* **GOAL**
The required output is the line containing "cad_parts[node].hide_render = cad_parts[node].hide_viewport" through the final line of the material below, printed exactly, with no other lines.

-- BEGIN PROVIDED MATERIAL --

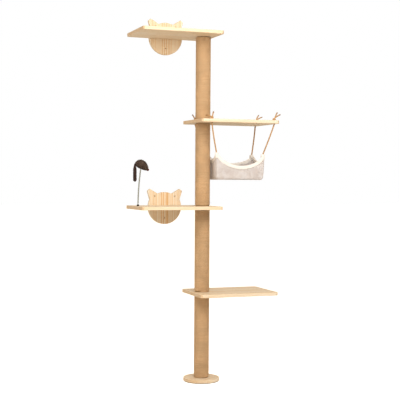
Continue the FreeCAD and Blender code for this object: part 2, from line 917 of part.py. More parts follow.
def mouse_tail():
    """Fleece tail that hangs from the rump, narrow at its top and round at its end."""
    pivot = tail_pivot()
    neck = tail_neck_diameter / 2
    full = tail_fleece_diameter / 2
    end = pivot.z + neck - tail_fleece_length
    crown = V(pivot.x, pivot.y, pivot.z + neck)
    shoulder = V(pivot.x + neck, pivot.y, pivot.z)
    crown_middle = V(pivot.x + neck * math.sqrt(0.5), pivot.y, pivot.z + neck * math.sqrt(0.5))
    hip = V(pivot.x + full, pivot.y, pivot.z - 3.2 * full)
    waist = V(pivot.x + (neck + full) * 0.48, pivot.y, pivot.z - 1.6 * full)
    low = V(pivot.x + full, pivot.y, end + full)
    low_middle = V(pivot.x + full * math.sqrt(0.5), pivot.y, end + full - full * math.sqrt(0.5))
    tip = V(pivot.x, pivot.y, end)
    outline = Part.Wire([
        Part.Arc(crown, crown_middle, shoulder).toShape(),
        Part.Arc(shoulder, waist, hip).toShape(),
        Part.LineSegment(hip, low).toShape(),
        Part.Arc(low, low_middle, tip).toShape(),
        Part.LineSegment(tip, crown).toShape(),
    ])
    return Part.Face(outline).revolve(pivot, V(0, 0, 1), 360)


parts["floor_pad"] = floor_pad()
parts["base_disc"] = base_disc()
parts["end_bolts"] = end_bolts()
parts["joining_studs"] = joining_studs()
parts["plug_inserts"] = plug_inserts()
for level in range(1, board_count + 1):
    parts["post_tube_" + str(level)] = post_tube(level)
    parts["sisal_wrap_" + str(level)] = sisal_wrap(level)
    parts["lower_plug_" + str(level)] = end_plug(level, False)
    parts["upper_plug_" + str(level)] = end_plug(level, True)
    parts["board_" + str(level)] = board(level)
for level in plate_levels:
    parts["cat_head_plate_" + str(level)] = cat_head_plate(level)
    parts["plate_screws_" + str(level)] = plate_screws(level)
cloth = cloth_shell()
parts["hammock_floor"] = hammock_floor(cloth)
for side_name, plan in wall_plans().items():
    parts["hammock_" + side_name] = hammock_wall(cloth, plan)
parts["hammock_binding"] = hammock_binding()
for name in corner_names():
    parts["corner_sleeve_" + name] = corner_sleeve(name)
    parts["hammock_rope_" + name] = hammock_rope(name)
    parts["rope_knot_" + name] = rope_knot(name)
parts["toy_socket"] = toy_socket()
parts["toy_foot"] = toy_foot()
parts["toy_spring"] = toy_spring()
parts["toy_cap"] = toy_cap()
parts["mouse_body"] = mouse_body()
parts["mouse_head"] = mouse_head()
parts["mouse_nose"] = mouse_nose()
parts["mouse_eyes"] = mouse_eyes()
parts["mouse_tail"] = mouse_tail()

os.makedirs("parts", exist_ok=True)
for node, shape in parts.items():
    shape.exportStep(os.path.join("parts", node + ".step"))
    print(node, "solids", len(shape.Solids), "valid", shape.isValid(), "volume", round(shape.Volume, 1))
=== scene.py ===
import math

import bpy
import numpy as np
from mathutils import Matrix, Vector, noise


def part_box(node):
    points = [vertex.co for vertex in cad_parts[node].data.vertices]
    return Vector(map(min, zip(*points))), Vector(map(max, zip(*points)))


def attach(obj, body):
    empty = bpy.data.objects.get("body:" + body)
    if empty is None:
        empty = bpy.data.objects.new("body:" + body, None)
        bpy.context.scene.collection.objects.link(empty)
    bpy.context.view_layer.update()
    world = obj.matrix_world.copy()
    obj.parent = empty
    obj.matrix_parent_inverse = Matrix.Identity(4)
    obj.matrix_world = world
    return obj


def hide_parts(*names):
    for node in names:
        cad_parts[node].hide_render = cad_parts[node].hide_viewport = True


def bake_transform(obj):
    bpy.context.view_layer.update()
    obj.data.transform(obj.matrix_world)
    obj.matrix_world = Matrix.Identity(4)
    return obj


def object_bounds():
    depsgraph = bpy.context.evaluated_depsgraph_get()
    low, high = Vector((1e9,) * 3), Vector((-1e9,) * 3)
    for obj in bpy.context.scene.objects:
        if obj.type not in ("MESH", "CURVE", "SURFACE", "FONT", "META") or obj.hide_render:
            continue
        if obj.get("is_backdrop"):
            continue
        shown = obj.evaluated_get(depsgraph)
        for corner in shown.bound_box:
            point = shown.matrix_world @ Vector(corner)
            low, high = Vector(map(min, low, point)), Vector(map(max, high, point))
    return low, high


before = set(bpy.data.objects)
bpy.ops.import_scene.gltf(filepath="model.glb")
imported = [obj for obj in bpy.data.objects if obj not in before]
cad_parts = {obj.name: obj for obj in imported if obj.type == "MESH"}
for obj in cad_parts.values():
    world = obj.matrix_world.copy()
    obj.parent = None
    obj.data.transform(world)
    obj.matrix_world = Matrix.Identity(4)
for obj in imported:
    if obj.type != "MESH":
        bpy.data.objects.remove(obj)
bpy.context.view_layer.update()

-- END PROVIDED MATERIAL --

* **FULL RESPONSE**
        cad_parts[node].hide_render = cad_parts[node].hide_viewport = True


def bake_transform(obj):
    bpy.context.view_layer.update()
    obj.data.transform(obj.matrix_world)
    obj.matrix_world = Matrix.Identity(4)
    return obj


def object_bounds():
    depsgraph = bpy.context.evaluated_depsgraph_get()
    low, high = Vector((1e9,) * 3), Vector((-1e9,) * 3)
    for obj in bpy.context.scene.objects:
        if obj.type not in ("MESH", "CURVE", "SURFACE", "FONT", "META") or obj.hide_render:
            continue
        if obj.get("is_backdrop"):
            continue
        shown = obj.evaluated_get(depsgraph)
        for corner in shown.bound_box:
            point = shown.matrix_world @ Vector(corner)
            low, high = Vector(map(min, low, point)), Vector(map(max, high, point))
    return low, high


before = set(bpy.data.objects)
bpy.ops.import_scene.gltf(filepath="model.glb")
imported = [obj for obj in bpy.data.objects if obj not in before]
cad_parts = {obj.name: obj for obj in imported if obj.type == "MESH"}
for obj in cad_parts.values():
    world = obj.matrix_world.copy()
    obj.parent = None
    obj.data.transform(world)
    obj.matrix_world = Matrix.Identity(4)
for obj in imported:
    if obj.type != "MESH":
        bpy.data.objects.remove(obj)
bpy.context.view_layer.update()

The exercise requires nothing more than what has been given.